The Cognitive Citadel: Engineering a Mindset Beyond the Reach of Circumstance

The vast majority of human potential is squandered in the waiting room of the mind, a psychological space where we believe that our internal state is a direct reflection of our external reality. We operate under the delusion that if we could only rearrange the furniture of our lives—our income, our relationships, our status—our mindset would naturally settle into a state of peace and power. This is a fundamental reversal of the truth. Mindset is not the result of your circumstances; it is the filter through which your circumstances are processed and, ultimately, the architect of your future reality. To master your mindset is to realize that you are not the victim of your thoughts, but the witness and the navigator of them.

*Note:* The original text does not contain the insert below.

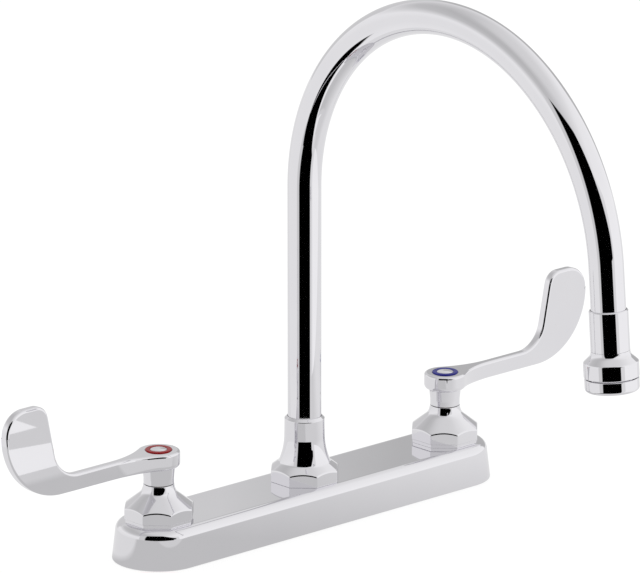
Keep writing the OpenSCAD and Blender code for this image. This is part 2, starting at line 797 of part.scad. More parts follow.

Psychologically, humans are prone to what is known as the “arrival fallacy,” the belief that once we reach a certain milestone, we will finally possess the mental clarity we crave. However, the brain is an adaptive machine. If you cultivate a mind of lack, anxiety, and reactivity while you are struggling, you will carry that same mind into your success. The shift from a reactive mindset to a sovereign one requires a brutal inventory of your current cognitive biases and a willingness to dismantle the very narratives that have kept you safe, but small. It is a transition from being a passive recipient of your mental weather to becoming the atmosphere itself.

The Architecture of Belief: Dismantling the Invisible Script

Every decision you make is governed by an invisible script of core beliefs established long before you had the critical faculty to question them. These beliefs act as a cognitive operating system, running in the background and determining what you perceive as possible or impossible. If your script dictates that “the world is a scarce place” or “I am only valuable when I am productive,” your brain will selectively filter out any evidence to the contrary. This is confirmation bias in its most lethal form. You are not seeing the world as it is; you are seeing the world as you are.

To rewrite this script, you must move beyond the superficiality of “positive thinking.” Positive thinking is often just a coat of paint over a crumbling foundation; it fails because it lacks psychological honesty. True mindset transformation requires “meta-cognition”—the ability to think about your thinking. It involves catching a limiting thought in real-time and dissecting it: Is this thought objectively true, or is it a defense mechanism? By creating this distance between the self and the thought, you stop being the thought and start being the one who observes it. This is the birth of intellectual autonomy.

The Hyper-Reactivity Trap and the Discipline of Neutrality

In our current era, we are conditioned for hyper-reactivity. Our digital and social environments are designed to trigger our amygdala, keeping us in a state of low-level “fight or flight.” This chronic physiological arousal makes it impossible to maintain a high-level mindset, as the brain prioritizes survival over long-term strategic thinking. When we react instantly to a critical email, a social media comment, or a minor setback, we are leaking our personal power. We are allowing external stimuli to dictate our internal chemistry.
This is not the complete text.